● **Exercise objective**
Please pull out every line that includes the string "script".

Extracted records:
◆ ◆ ◆ ◆ ◆
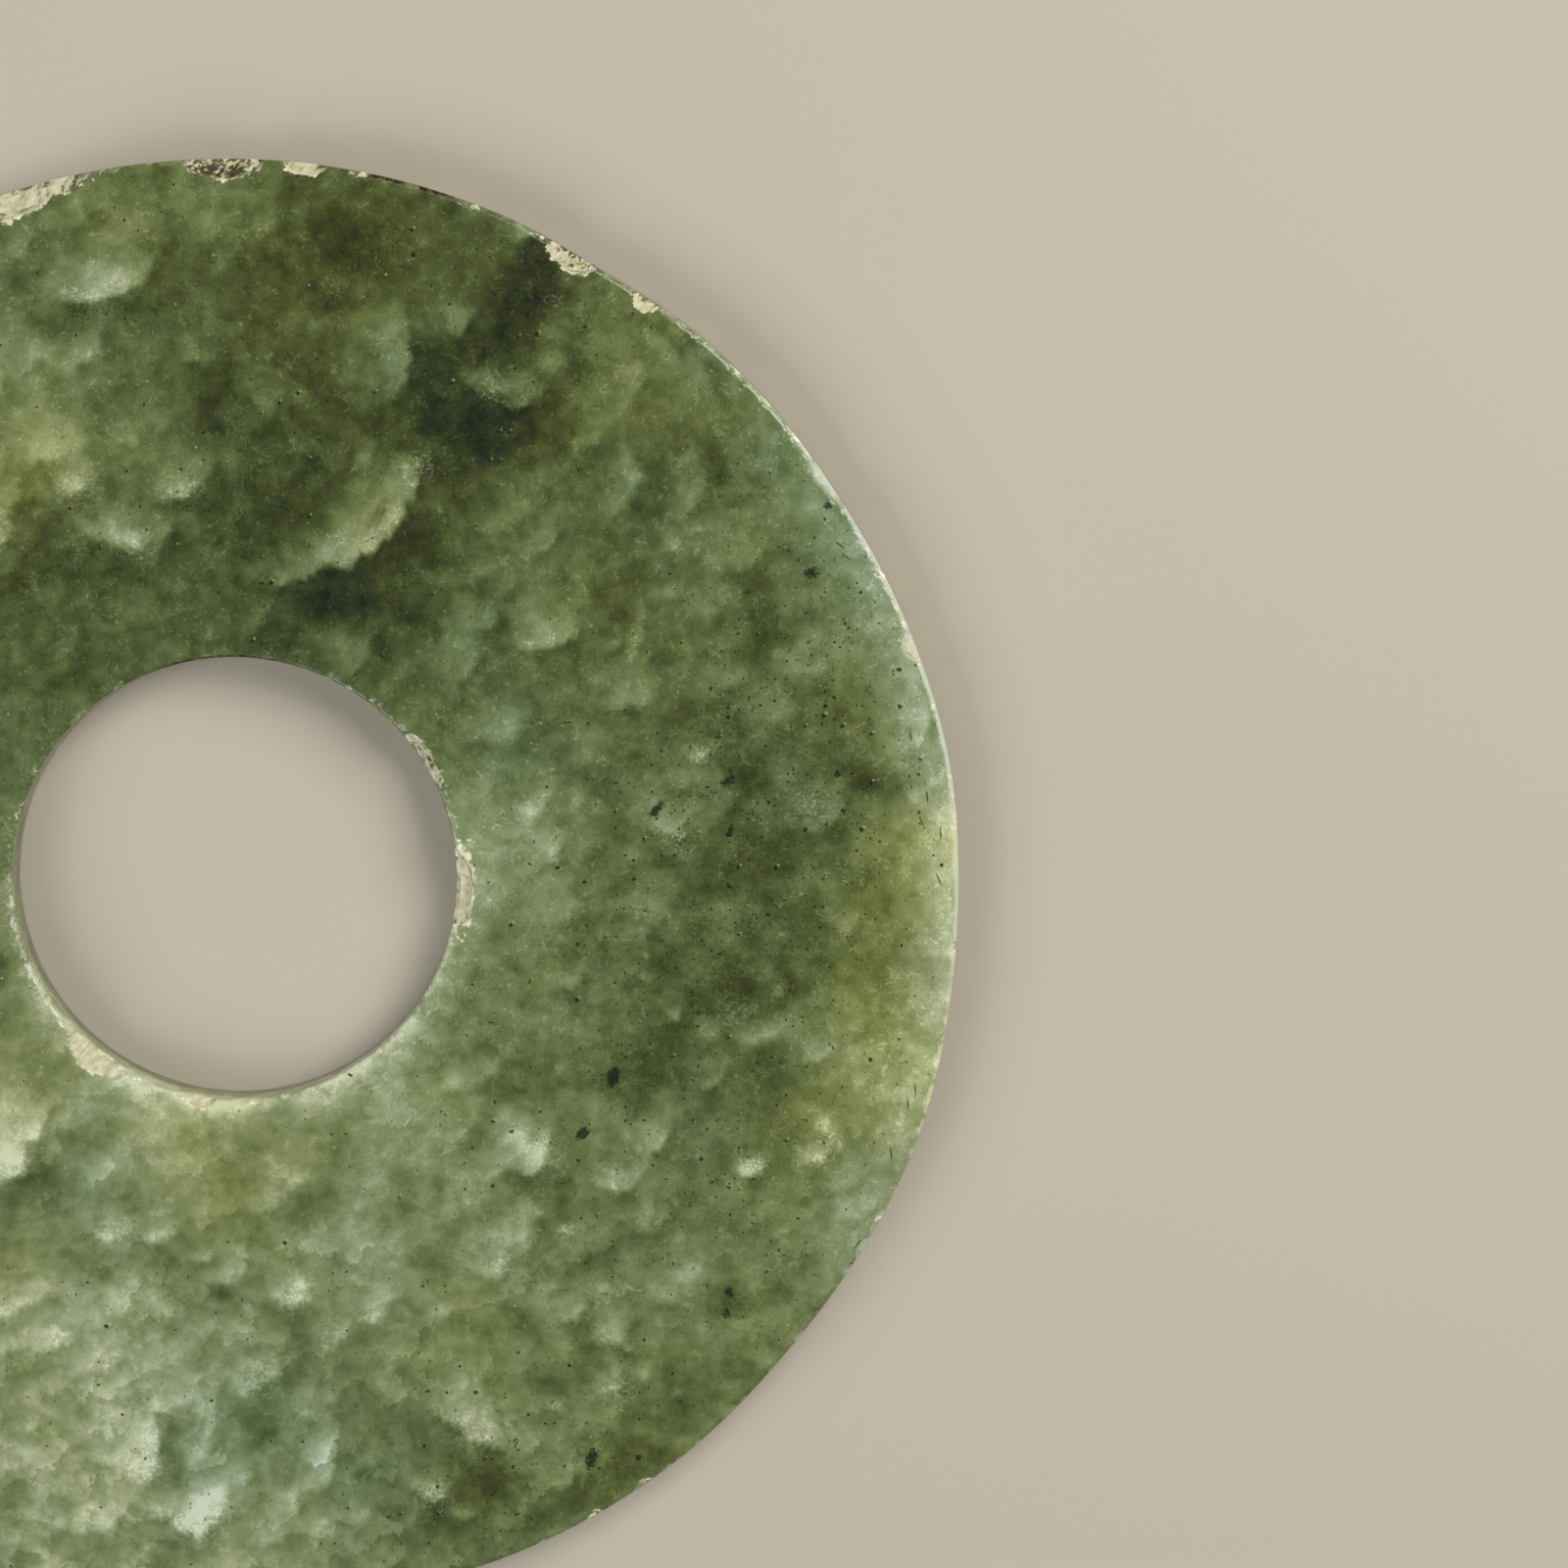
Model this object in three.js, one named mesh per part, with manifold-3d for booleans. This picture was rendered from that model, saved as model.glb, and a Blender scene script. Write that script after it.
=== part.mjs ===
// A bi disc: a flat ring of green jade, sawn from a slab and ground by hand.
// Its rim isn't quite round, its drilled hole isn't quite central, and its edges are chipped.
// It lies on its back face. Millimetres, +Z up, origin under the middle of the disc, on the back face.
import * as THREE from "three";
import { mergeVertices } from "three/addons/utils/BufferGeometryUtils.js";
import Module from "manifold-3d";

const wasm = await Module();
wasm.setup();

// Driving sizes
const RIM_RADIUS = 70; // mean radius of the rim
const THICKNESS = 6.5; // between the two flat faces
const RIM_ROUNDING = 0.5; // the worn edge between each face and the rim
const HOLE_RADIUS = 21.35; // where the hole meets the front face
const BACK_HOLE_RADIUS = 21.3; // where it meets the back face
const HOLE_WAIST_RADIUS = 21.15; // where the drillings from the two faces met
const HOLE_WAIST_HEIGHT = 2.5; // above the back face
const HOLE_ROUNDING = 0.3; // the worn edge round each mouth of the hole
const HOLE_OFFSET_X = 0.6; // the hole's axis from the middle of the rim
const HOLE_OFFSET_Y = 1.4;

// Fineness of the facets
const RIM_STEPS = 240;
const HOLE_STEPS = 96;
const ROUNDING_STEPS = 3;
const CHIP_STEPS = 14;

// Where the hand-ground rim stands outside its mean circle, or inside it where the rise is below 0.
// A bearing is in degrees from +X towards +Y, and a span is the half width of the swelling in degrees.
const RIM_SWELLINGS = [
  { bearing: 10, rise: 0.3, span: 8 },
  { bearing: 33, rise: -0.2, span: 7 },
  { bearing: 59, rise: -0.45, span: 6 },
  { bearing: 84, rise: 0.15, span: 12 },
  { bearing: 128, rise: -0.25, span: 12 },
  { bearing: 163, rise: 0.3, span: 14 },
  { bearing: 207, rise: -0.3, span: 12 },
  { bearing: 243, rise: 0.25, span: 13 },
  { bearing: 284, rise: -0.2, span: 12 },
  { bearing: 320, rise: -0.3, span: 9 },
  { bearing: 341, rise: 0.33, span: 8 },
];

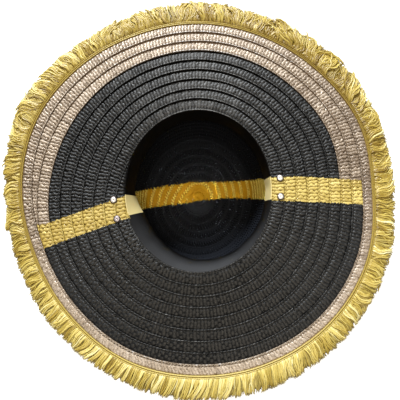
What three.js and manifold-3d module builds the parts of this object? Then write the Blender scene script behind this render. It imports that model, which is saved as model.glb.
◆ ◆ ◆ ◆ ◆
● **Correct response**
Model this object in three.js, one named mesh per part, with manifold-3d for booleans. This picture was rendered from that model, saved as model.glb, and a Blender scene script. Write that script after it.
What three.js and manifold-3d module builds the parts of this object? Then write the Blender scene script behind this render. It imports that model, which is saved as model.glb.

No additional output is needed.